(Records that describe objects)
'''
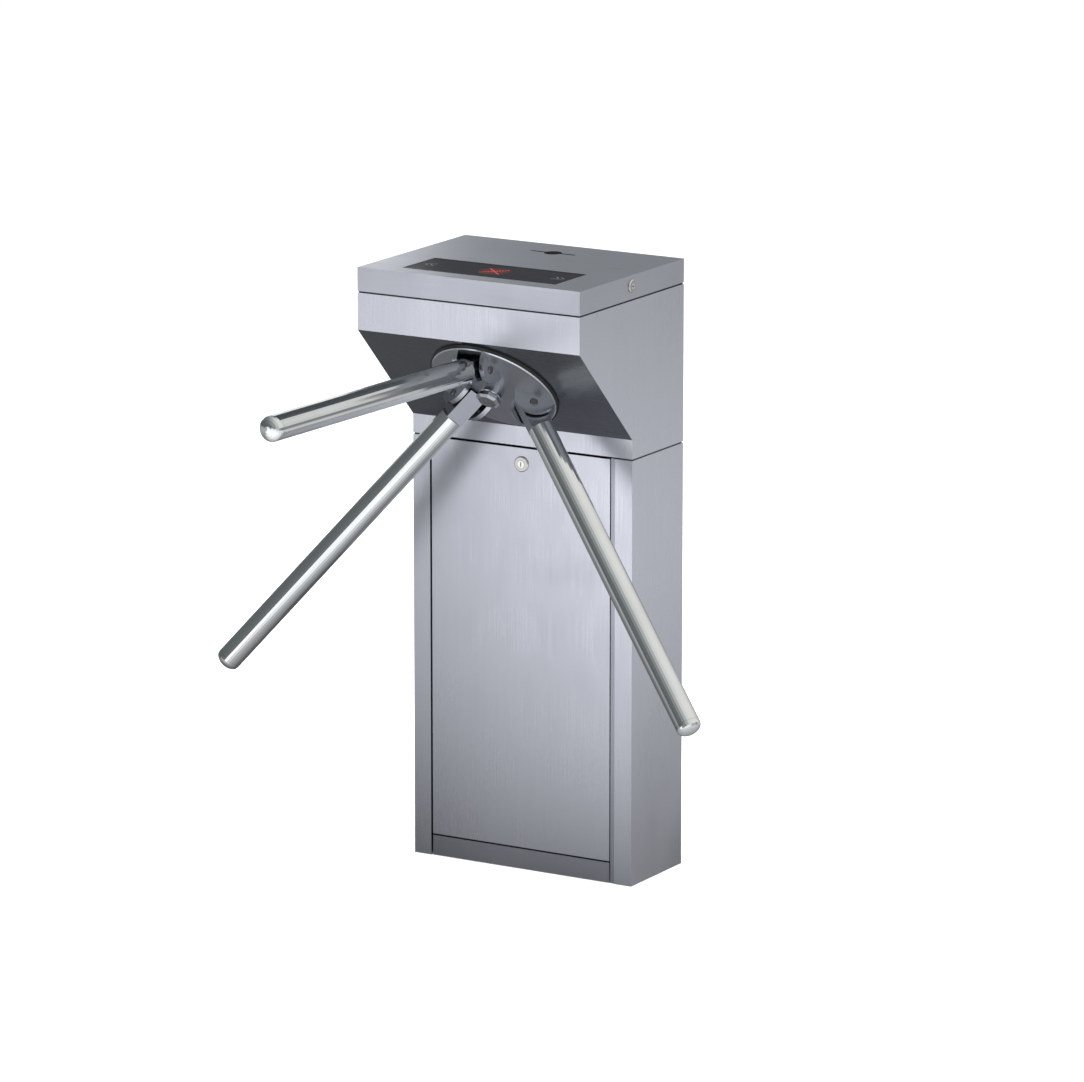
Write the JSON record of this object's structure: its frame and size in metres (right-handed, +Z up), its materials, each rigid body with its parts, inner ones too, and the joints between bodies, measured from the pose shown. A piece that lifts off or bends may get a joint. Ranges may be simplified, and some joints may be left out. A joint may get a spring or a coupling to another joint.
{
  "type": "tripod turnstile",
  "caption": "Waist-high tripod turnstile: brushed steel cabinet with an overhanging head, hinged lid with a dark display window, and a tilted hub that carries straight domed arms.",
  "frame": {"origin": "centre of the cabinet's underside, where the base plate rests on the floor", "axes": "+Z up; -Y is the front, the side that the slanted face and the forward arm point to; +X is the right-hand side seen from the front"},
  "size_m": [0.8712, 0.9002, 0.98],
  "materials": {
    "brushed_panel": "brushed stainless, vertical grain, satin",
    "kick_panel": "brushed stainless, darker satin",
    "chrome_tube": "polished chrome-plated steel tube",
    "hub_alloy": "polished and plated alloy casting",
    "lock_chrome": "polished chrome",
    "zinc_steel": "zinc-plated steel",
    "mechanism_alloy": "machined alloy",
    "bearing_steel": "ground bearing steel",
    "coil_case": "black painted steel can",
    "black_gloss": "gloss black tinted glass",
    "black_plastic": "matt black moulding",
    "board": "green circuit board",
    "bronze_gear": "bronze",
    "seal_rubber": "black rubber"
  },
  "bodies": {
    "cabinet": {"cabinet_shell": "brushed_panel", "kick_plate": "kick_panel", "base_plate": "zinc_steel", "neck_frame": "zinc_steel", "power_supply": "zinc_steel", "battery": "black_plastic", "head_shell": "brushed_panel", "face_seal": "seal_rubber", "mechanism_plate": "zinc_steel", "bearing_housing": "mechanism_alloy", "front_bearing": "bearing_steel", "rear_bearing": "bearing_steel", "lock_plate": "zinc_steel", "solenoid_left": "coil_case", "solenoid_right": "coil_case", "damper_body": "black_plastic", "encoder_reader": "black_plastic", "control_board": "board", "anchor_bolt_1": "zinc_steel", "anchor_bolt_2": "zinc_steel", "anchor_bolt_3": "zinc_steel", "anchor_bolt_4": "zinc_steel", "hinge_leaf_fixed_left": "zinc_steel", "hinge_leaf_fixed_right": "zinc_steel"},
    "door": {"door_panel": "brushed_panel", "door_lock_body": "lock_chrome"},
    "door_key": {"door_lock_plug": "lock_chrome", "door_lock_cam": "zinc_steel"},
    "lid": {"lid_cover": "brushed_panel", "display_window": "black_gloss", "display_board": "board", "card_reader": "black_plastic", "lid_lock_body": "lock_chrome", "hinge_leaf_moving_left": "zinc_steel", "hinge_leaf_moving_right": "zinc_steel"},
    "lid_key": {"lid_lock_plug": "lock_chrome", "lid_lock_cam": "zinc_steel"},
    "rotor": {"hub_casting": "hub_alloy", "hub_cap": "hub_alloy", "main_shaft": "zinc_steel", "lock_wheel": "mechanism_alloy", "damper_gear": "mechanism_alloy", "encoder_disc": "black_plastic", "arm_1_root": "hub_alloy", "arm_1_tube": "chrome_tube", "arm_1_end": "chrome_tube", "arm_1_bolt": "zinc_steel", "arm_2_root": "hub_alloy", "arm_2_tube": "chrome_tube", "arm_2_end": "chrome_tube", "arm_2_bolt": "zinc_steel", "arm_3_root": "hub_alloy", "arm_3_tube": "chrome_tube", "arm_3_end": "chrome_tube", "arm_3_bolt": "zinc_steel"},
    "damper_pinion": {"damper_pinion": "bronze_gear"},
    "pawl_left": {"pawl_left": "mechanism_alloy"},
    "pawl_right": {"pawl_right": "mechanism_alloy"},
    "plunger_left": {"plunger_left": "zinc_steel"},
    "plunger_right": {"plunger_right": "zinc_steel"}
  },
  "joints": [
    {"name": "hub_spin", "type": "hinge", "parent": "cabinet", "child": "rotor", "pos_m": [0, -0.161, 0.8], "axis": [0, -0.7071, -0.7071], "continuous": true},
    {"name": "damper_spin", "type": "hinge", "parent": "cabinet", "child": "damper_pinion", "pos_m": [0, -0.01788, 0.84073], "axis": [0, -0.7071, -0.7071], "continuous": true},
    {"name": "pawl_left_swing", "type": "hinge", "parent": "cabinet", "child": "pawl_left", "pos_m": [-0.066, -0.04786, 0.85091], "axis": [0, 0.7071, 0.7071], "range_deg": [0, 10.5], "stiffness_Nm_per_rad": 0.3},
    {"name": "pawl_right_swing", "type": "hinge", "parent": "cabinet", "child": "pawl_right", "pos_m": [0.066, -0.04786, 0.85091], "axis": [0, -0.7071, -0.7071], "range_deg": [0, 10.5], "stiffness_Nm_per_rad": 0.3},
    {"name": "plunger_left_stroke", "type": "slide", "parent": "cabinet", "child": "plunger_left", "axis": [1, 0, 0], "range_m": [0, 0.0125]},
    {"name": "plunger_right_stroke", "type": "slide", "parent": "cabinet", "child": "plunger_right", "axis": [-1, 0, 0], "range_m": [0, 0.0125]},
    {"name": "lid_hinge", "type": "hinge", "parent": "cabinet", "child": "lid", "pos_m": [0, 0.0866, 0.941], "axis": [-1, 0, 0], "range_deg": [0, 100]},
    {"name": "lid_key_turn", "type": "hinge", "parent": "lid", "child": "lid_key", "pos_m": [0.2, -0.084, 0.963], "axis": [1, 0, 0], "range_deg": [0, 90]},
    {"name": "door_tilt", "type": "hinge", "parent": "cabinet", "child": "door", "pos_m": [0, -0.08, 0.036], "axis": [1, 0, 0], "range_deg": [0, 1.5]},
    {"name": "door_key_turn", "type": "hinge", "parent": "door", "child": "door_key", "pos_m": [0, -0.08, 0.659], "axis": [0, -1, 0], "range_deg": [0, 90]}
  ],
  "couplings": [
    {"joint": "damper_spin", "follows": "hub_spin", "ratio": -2},
    {"joint": "plunger_left_stroke", "follows": "pawl_left_swing", "m_per_rad": 0.06766},
    {"joint": "plunger_right_stroke", "follows": "pawl_right_swing", "m_per_rad": 0.06766}
  ]
}
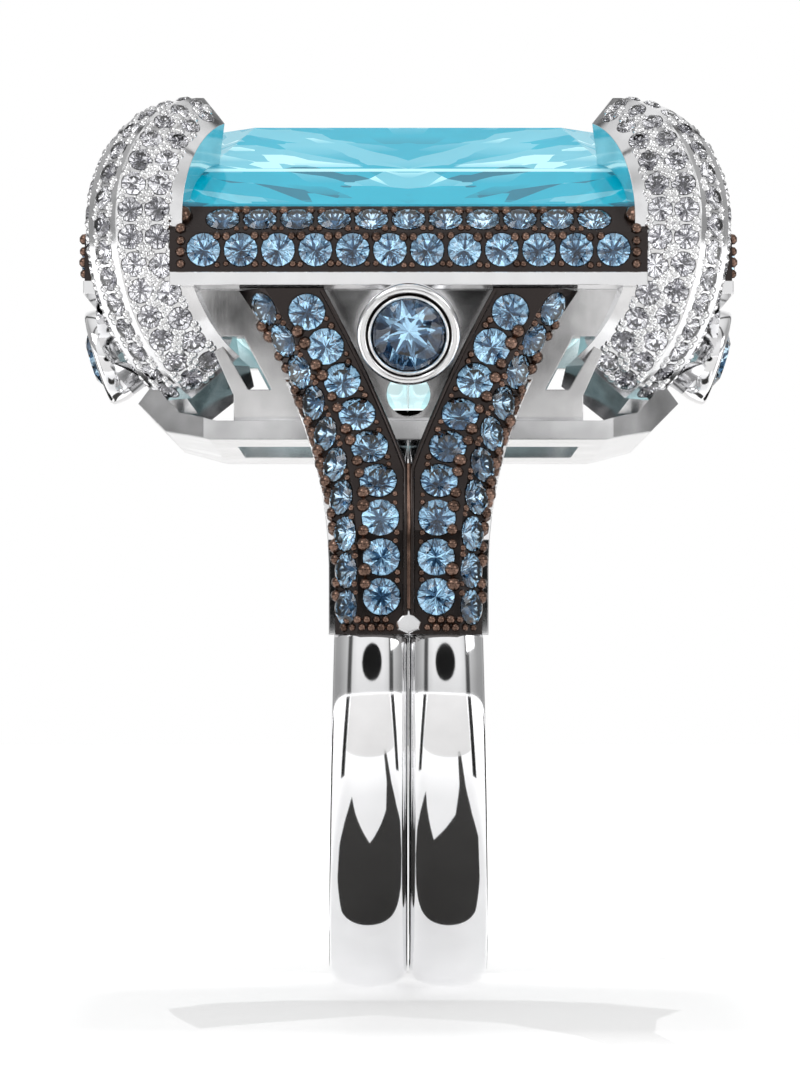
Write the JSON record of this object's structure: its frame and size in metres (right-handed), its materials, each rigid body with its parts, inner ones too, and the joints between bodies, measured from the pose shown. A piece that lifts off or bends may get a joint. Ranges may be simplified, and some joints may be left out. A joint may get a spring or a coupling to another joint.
{
  "type": "cocktail ring",
  "caption": "Cocktail ring with a split double shank, stone-set arms, bars and corner claws, and a large step-cut centre stone.",
  "frame": {"origin": "centre of the finger hole, on its axis and midway along it", "axes": "+X along the finger, +Z from the finger up to the centre stone's table, -Y to the front side of the head"},
  "size_m": [0.0232, 0.0218, 0.0312],
  "materials": {
    "polished_silver": "mirror polished",
    "black_rhodium": "glossy dark plating",
    "blue_stone": "faceted",
    "bezel_blue_stone": "faceted",
    "white_stone": "faceted",
    "aqua_stone": "step-cut facets"
  },
  "bodies": {
    "root": {"arm_stones_back_left": "blue_stone", "arm_stones_back_right": "blue_stone", "arm_stones_front_left": "blue_stone", "arm_stones_front_right": "blue_stone", "bar_stones_back": "blue_stone", "bar_stones_front": "blue_stone", "bar_stones_left": "blue_stone", "bar_stones_right": "blue_stone", "bezel_cup_back": "polished_silver", "bezel_cup_front": "polished_silver", "bezel_cup_left": "polished_silver", "bezel_cup_right": "polished_silver", "bezel_stone_back": "bezel_blue_stone", "bezel_stone_front": "bezel_blue_stone", "bezel_stone_left": "bezel_blue_stone", "bezel_stone_right": "bezel_blue_stone", "centre_stone": "aqua_stone", "claw_stones_back_left": "white_stone", "claw_stones_back_right": "white_stone", "claw_stones_front_left": "white_stone", "claw_stones_front_right": "white_stone", "corner_claw_back_left": "polished_silver", "corner_claw_back_right": "polished_silver", "corner_claw_front_left": "polished_silver", "corner_claw_front_right": "polished_silver", "gallery_tray": "polished_silver", "gallery_wall_back": "polished_silver", "gallery_wall_front": "polished_silver", "gallery_wall_left": "polished_silver", "gallery_wall_right": "polished_silver", "pave_arm_back_left": "black_rhodium", "pave_arm_back_right": "black_rhodium", "pave_arm_front_left": "black_rhodium", "pave_arm_front_right": "black_rhodium", "pave_bar_back": "black_rhodium", "pave_bar_front": "black_rhodium", "pave_bar_left": "black_rhodium", "pave_bar_right": "black_rhodium", "rail_back": "polished_silver", "rail_front": "polished_silver", "rail_left": "polished_silver", "rail_right": "polished_silver", "seat_frame": "polished_silver", "shank_band_left": "polished_silver", "shank_band_right": "polished_silver", "shoulder_back_left": "polished_silver", "shoulder_back_right": "polished_silver", "shoulder_front_left": "polished_silver", "shoulder_front_right": "polished_silver"}
  },
  "joints": []
}
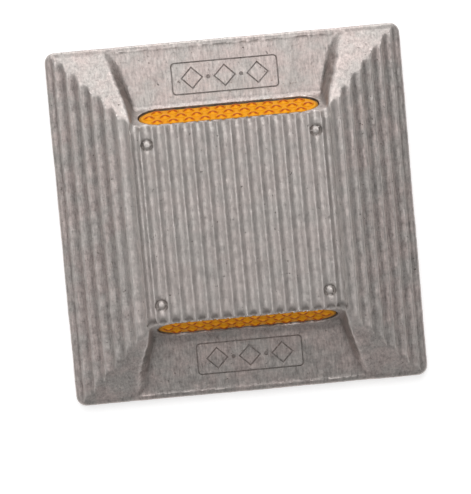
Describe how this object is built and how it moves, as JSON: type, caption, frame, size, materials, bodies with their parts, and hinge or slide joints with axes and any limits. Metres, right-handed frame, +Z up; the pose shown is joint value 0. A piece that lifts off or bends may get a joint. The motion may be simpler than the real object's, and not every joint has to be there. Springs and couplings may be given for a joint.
{
  "type": "raised pavement marker",
  "caption": "Square ribbed cast-aluminium road stud with sloped sides and an amber glass-bead reflector set in a trough at each end.",
  "frame": {"origin": "centre of the flat base, where it rests on the road", "axes": "+Z up from the road; Y along the lane, so the two lenses face -Y (front) and +Y (rear); X across the lane; the ribs run along Y"},
  "size_m": [0.1, 0.1, 0.02],
  "materials": {
    "cast_body": "as-cast, lightly oxidised and scuffed",
    "amber_strip": "gloss moulded amber plastic",
    "amber_glass": "polished glass beads",
    "silver_foil": "metallised film",
    "cover_plastic": "fine moulded texture",
    "bond_epoxy": "cured adhesive"
  },
  "bodies": {
    "root": {"body_casting": "cast_body", "front_lens_strip": "amber_strip", "front_beads_upper": "amber_glass", "front_beads_middle": "amber_glass", "front_beads_lower": "amber_glass", "front_mirror_foil": "silver_foil", "front_back_cover": "cover_plastic", "front_bond_bed": "bond_epoxy", "rear_lens_strip": "amber_strip", "rear_beads_upper": "amber_glass", "rear_beads_middle": "amber_glass", "rear_beads_lower": "amber_glass", "rear_mirror_foil": "silver_foil", "rear_back_cover": "cover_plastic", "rear_bond_bed": "bond_epoxy"}
  },
  "joints": []
}
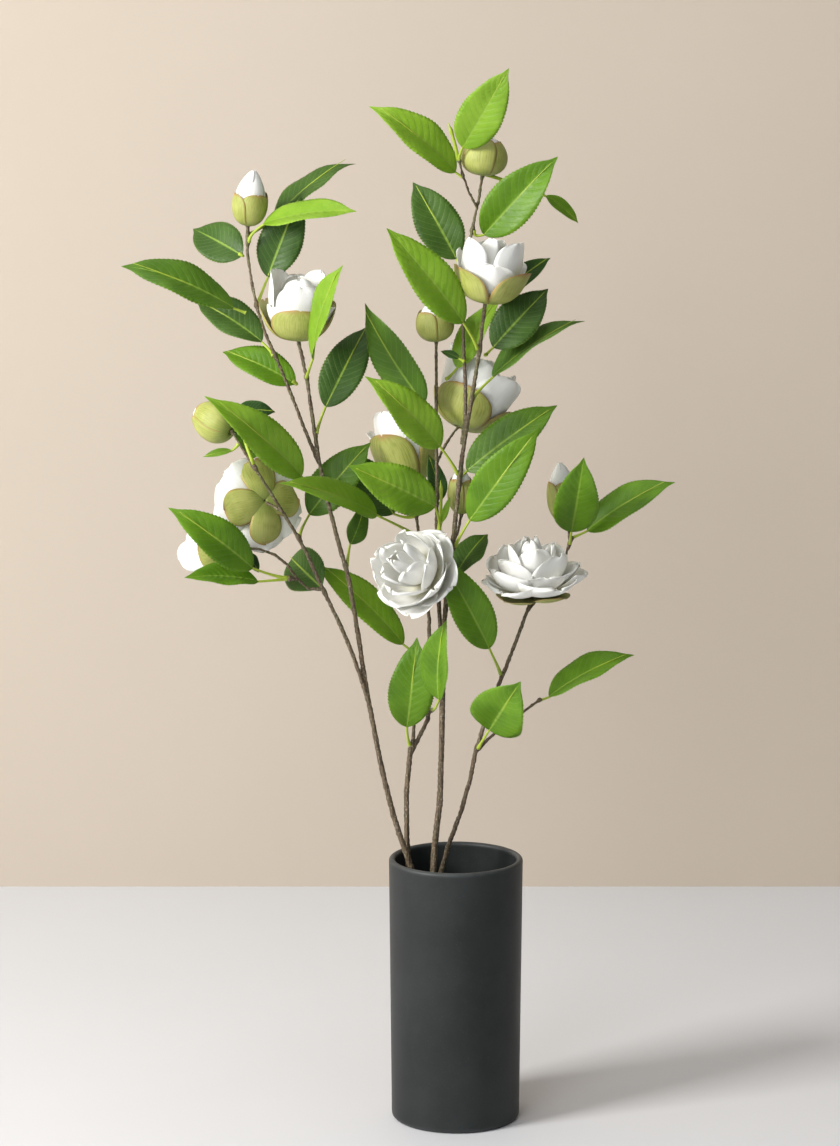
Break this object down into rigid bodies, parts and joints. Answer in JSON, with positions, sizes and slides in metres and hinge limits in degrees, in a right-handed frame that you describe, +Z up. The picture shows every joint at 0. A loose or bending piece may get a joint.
'''
◆ **WORK REQUIRED**
Copy out each line that contains the word "axes".

◆ **THE OUTPUT**
  "frame": {"origin": "centre of the cabinet's underside, where the base plate rests on the floor", "axes": "+Z up; -Y is the front, the side that the slanted face and the forward arm point to; +X is the right-hand side seen from the front"},
  "frame": {"origin": "centre of the finger hole, on its axis and midway along it", "axes": "+X along the finger, +Z from the finger up to the centre stone's table, -Y to the front side of the head"},
Describe how this object is built and how it moves, as JSON: type, caption, frame, size, materials, bodies with their parts, and hinge or slide joints with axes and any limits. Metres, right-handed frame, +Z up; the pose shown is joint value 0. A piece that lifts off or bends may get a joint. The motion may be simpler than the real object's, and not every joint has to be there. Springs and couplings may be given for a joint.
  "frame": {"origin": "centre of the flat base, where it rests on the road", "axes": "+Z up from the road; Y along the lane, so the two lenses face -Y (front) and +Y (rear); X across the lane; the ribs run along Y"},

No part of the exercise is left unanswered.